Purplebricks Group PLC (LON:PURP) is the topic of conversation when Zeus Capital’s Research Director Robin Savage caught up with DirectorsTalk for an exclusive interview
Q1: Purplebricks’ AGM statement, released this morning, says it’s made a strong start to the current financial year and trading in the UK and Australia remains on course to meet full year guidance, provided at the Final results in June, with revenues of £80 million for the UK and £12 million for Australia. What do you think are the key points there?
A1: The trading statement provides explicit commentary on the progress that’s been made in the past three months. In the UK, there’s been a 19% growth in the last 3 months in Local Property Experts, the number has increased to 640 and the revenues are probably more than double that for the same period last year.
In Australia, growth in Local Property Experts over the past 3 months is 30%, they’ve now got over 100 and revenues will be many times ahead of last year.
If anyone wants to check this, they can check it on a regular basis, you just go on to the company’s website and you can see the individual Local Property Experts, you can count them for yourselves.

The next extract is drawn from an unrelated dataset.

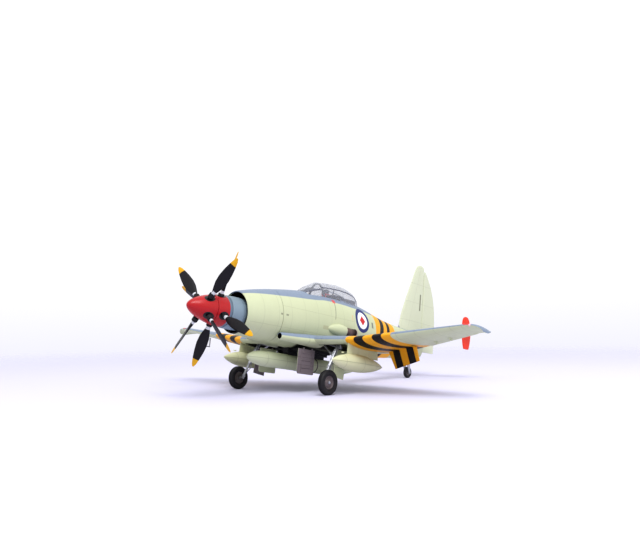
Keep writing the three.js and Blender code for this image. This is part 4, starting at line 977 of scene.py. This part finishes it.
def tail():
    foot, top, lead, trail = 8.0, 72.9, 215.0, 247.7
    rings = []
    for rise in np.unique(np.concatenate([np.linspace(0, 0.97, 30), np.linspace(0.97, 1, 6)])):
        sweep, end = np.interp(rise, FIN_FORM[:, 0], FIN_FORM[:, 1]), np.interp(rise, FIN_FORM[:, 0],
                                                                                FIN_FORM[:, 2])
        front, back = lead + sweep * (trail - lead), lead + end * (trail - lead)
        half = (3.4 + (1.3 - 3.4) * rise) / 2
        half *= 1 if rise < 0.97 else math.sqrt(max(1 - ((rise - 0.97) / 0.0303) ** 2, 0.02))
        s = (1 - np.cos(np.linspace(0, math.pi, 18))) / 2
        w = np.interp(s, [0, 0.01, 0.04, 0.2, 0.5, 1], [0, 0.26, 0.48, 0.85, 1, 0.9]) * half
        y = front + s * (back - front)
        z = np.full(18, foot + rise * (top - foot))
        rings.append(np.concatenate([np.stack([w, y, z], 1), np.stack([-w, y, z], 1)[::-1][:-1]]))
    piece("fin_skin", "root", FIN_SKY, skin(rings), ["fin"], sharp=32)
    ends = []
    for rise in np.linspace(0.03, 1, 24):
        trail_by = 20.8 * float(np.interp(rise, RUDDER_FORM[:, 0], RUDDER_FORM[:, 1]))
        ends.append((np.array([0, TAIL_Y, -2 + rise * 70.5]), (3.4 - 2.1 * rise) * 0.45, trail_by))
    rudder = piece("rudder_skin", "rudder_body", FIN_SKY, surface(ends, np.array([-1.0, 0, 0]), 40),
                   ["rudder"], sharp=32)
    carve(rudder, [skin([hull_ring(y, 1.6, 48) for y in (230, 240, TAIL_Y + 1.0)])], 32)
    rounding, stations, root_part = 5.0, [], []
    for x in np.linspace(1.0, 41.2, 20):
        front, chord, z, thick = tail_station(x)
        root_part.append(foil_ring(x, front, chord, z, thick, edge=0.18, keep=(246.5 - front) / chord))
    round_off = [57.3 - rounding + rounding * math.sin(a) for a in np.linspace(0.15, 1.57, 9)]
    for x in list(np.linspace(41.2, 57.3 - rounding, 8)) + round_off:
        front, chord, z, thick = tail_station(x)
        cut = 0.0 if x <= 57.3 - rounding else 0.32 * (1 - math.sqrt(max(1 - ((x - 52.3) / 5.0) ** 2, 0)))
        stations.append(foil_ring(x, front + chord * cut, chord * (1 - 2 * cut), z, thick * (1 - cut),
                                  edge=0.18))
    ends = []
    for x in (10.5, 41.0):
        front, chord, z, thick = tail_station(x)
        ends.append((np.array([x, 248.0, z]), fullness((248 - front) / chord) * thick / 2,
                     front + chord - 248))
    up = np.array([0, 0, 1.0])
    both_sides("tailplane_skin", "root", TAIL, merged(skin(root_part), skin(stations)), ["tailplane_SIDE"],
               sharp=30)
    both_sides("elevator_skin", "elevator_SIDE_body", TAIL, surface(ends, up, 16), ["elevator_SIDE"],
               sharp=30)
    corner = [(246.5, 2.5), (253.9, 2.5), (256, 15.5), (253.3, 24.5), (251.4, 27.3), (249.2, 28.5),
              (246.3, 28.5),
              (243.8, 27.3), (242.5, 24.5), (242.5, 15.5)]
    outline = smooth_outline(corner, 5)
    middle = outline.mean(0)
    rings = []
    for x, share in ((-0.6, 0.84), (-0.55, 0.93), (-0.32, 0.985), (0, 1), (0.32, 0.985), (0.55, 0.93),
                     (0.6, 0.84)):
        flat = middle + (outline - middle) * share
        flat[:, 1] = np.clip(flat[:, 1], 2.5, 28.5)
        rings.append(np.column_stack([np.full(len(flat), 43.8 + x), flat]))
    both_sides("finlet_skin", "root", FINLET_RED, skin(rings), ["finlet_SIDE"])


# ---------------------------------------------------------------- cockpit and canopy
GLAZING = np.array([(91.5, 0.42, 0), (99.5, 0.8, 0.43), (110, 0.98, 0.83), (120, 1, 0.94), (131, 1, 1),
                    (141, 0.98, 0.95), (149, 0.9, 0.78), (153.5, 0.74, 0.45), (156, 0.5, 0.1)])
FOOT_Z, CROWN_Z = 19.5, 35.6


def glaze_point(y, angle, grow=0.0):
    width = np.interp(y, GLAZING[:, 0], GLAZING[:, 1]) * 7.9 + grow
    crown = 24 + np.interp(y, GLAZING[:, 0], GLAZING[:, 2]) * (CROWN_Z - 24) + grow
    lift = np.maximum(np.sin(angle), 0) ** 0.8
    return np.stack([width * np.cos(angle), y + 0 * angle, FOOT_Z + (crown - FOOT_Z) * lift], -1)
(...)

In the US, the company is ahead of plan and they are very encouraged by the initial response. They say the website visits and valuation booked exceeded both the UK and Australia at the same period of their development and they received their first buy-side mandate soon after the launch went live earlier this month.

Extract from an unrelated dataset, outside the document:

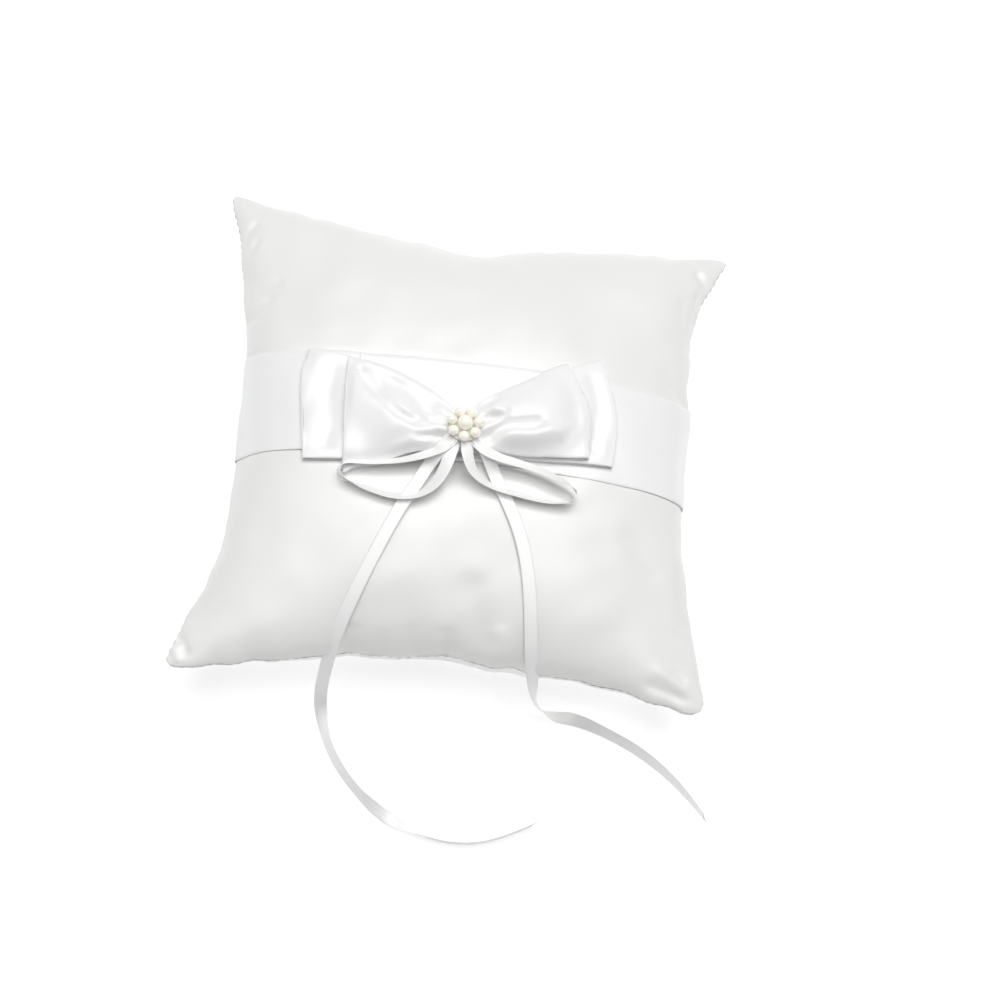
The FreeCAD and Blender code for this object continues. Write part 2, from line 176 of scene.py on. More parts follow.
def satin(name, colour, shade, rough, float_length, pitch, weave, crumple, sheen):
    """Satin: long floats along the cloth's first axis, fine threads across, and soft unevenness."""
    material, tree, shader = new_material(name)
    space = cloth_space(tree)
    floats = noise(tree, stretched(tree, space, (1 / float_length, 1 / pitch, 1)), 1.0, 3.0, 0.6)
    slubs = noise(tree, stretched(tree, space, (250, 3600, 1)), 1.0, 1.0)
    soft = noise(tree, space, 140.0, 2.0)
    tone = noise(tree, space, 35.0, 3.0)
    paint(tree, shader, ramp(tree, tone), colour, shade)
    relief = bump(tree, floats, weave, 0.00006, bump(tree, soft, crumple, 0.0004))
    connect(tree, shader, Roughness=ramp(tree, slubs, rough - 0.008, rough + 0.01), Normal=relief)
    set_inputs(shader, {"Specular IOR Level": 0.85, "Sheen Weight": sheen, "Sheen Roughness": 0.35})
    return material


def thread_material():
    """Twisted sewing thread: its plies wind round it."""
    material, tree, shader = new_material("sewing_thread")
    wave = tree.nodes.new("ShaderNodeTexWave")
    wave.bands_direction = "DIAGONAL"
    set_inputs(wave, {"Scale": 1, "Distortion": 0.6})
    tree.links.new(stretched(tree, cloth_space(tree), (2600, 2600, 1)), wave.inputs["Vector"])
    paint(tree, shader, wave.outputs["Fac"], (0.74, 0.73, 0.7), (0.88, 0.87, 0.85))
    connect(tree, shader, Normal=bump(tree, wave.outputs["Fac"], 0.7, 0.00006))
    set_inputs(shader, {"Roughness": 0.55, "Sheen Weight": 0.25})
    return material


def fibre_material(name, strand, clump, detail, colours, relief, roughness, sheen):
    """Loose fibres, matted in clumps. strand is how fine they are along each axis."""
    material, tree, shader = new_material(name)
    coords = object_space(tree)
    strands = noise(tree, stretched(tree, coords, strand), 1, 6, 0.7)
    paint(tree, shader, ramp(tree, noise(tree, coords, clump, detail)), *colours)
    connect(tree, shader, Normal=bump(tree, strands, *relief),
            Roughness=ramp(tree, strands, *roughness))
    set_inputs(shader, {"Sheen Weight": sheen})
    return material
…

These statements are further substantiated by my analysis of the data which is available on the internet and the statement also revealed that the Group had net cash of £65 million at the end of August 2017. So, it’s fully funded through to the development of all their new businesses.
Q2: Now, there are many vocal critics of Purplebricks, what’s your view?
A2: Well, the company is growing fast and this growth has been achieved at the cost of its competitors so the competitors are not terribly happy.
The UK business became profitable in the Summer of 2016, just over 24 months after its launch and it’s now the largest UK estate agent by numbers of property on Rightmove and is 7 months ahead of our forecast in terms of Local Property Expert recruitment. This is good preparation for the Spring housing market for 2018 and I suspect it’s going to signal increased competitive conditions in 2018.
Australia is on track to become profitable in late 2018, which is only 15 months after its launch so it’s developing extremely fast and the US business units are developing faster than Australia so the Group is growing fast.
The customer experience is overwhelmingly positive, as evidenced by the company’s Net Promoter Score of +80. Although there may be the odd detractor who has difficulty selling their house for all sorts of particular reasons, there are considerably more happy customers than there are unhappy customers.
Q3: Purplebricks Group’s shares are down 20% over the past 2 months but over the past 6 months they’re up 30%. Is this a good time to invest in the company’s shares?
A3: To value the company, investors should first recognise that it is well capitalised with £65 million of net cash at the end of August and in trying to set a value for the company I think there are three distinct parts, the UK business, there’s the Australia business and there’s the US business.
So, the UK business, it’s grown very fast, it’s profitably and the growth is clearly self-funding. Last year the EBITDA for the UK business was £1.5 million, this year it should make about £15 million EBITDA, next year around about £30 million and the year after, £45 million. So, at ten times EBITDA just to keep the maths simple, this is a valuation of £450 million which is £1.66 a share.
Australia’s on track to breakeven this time next year and it’ll be a similar size in value, in my view, to the UK business because the revenues per instruction are more than twice the UK. So, there are around half the number of properties in the market so at full scale it’ll be a smaller business but more profitability so therefore, in terms of value, it’ll be a similar size.
So, if you put together the UK and Australia business together, you get around about £3.22 which leaves 55p for the US business. Clearly the USA is a much larger market than the UK and Australia and also their revenue per instruction is considerably more than either the UK or Australia.
So, I think that this is probably are very interesting entry level because, as you said, the shares are significantly below their last 2 months, I think they’re 28% below the August peak value. So, it’s definitely an interesting time to be looking to buy in ahead of the interim results which are going to be published on the 13th December.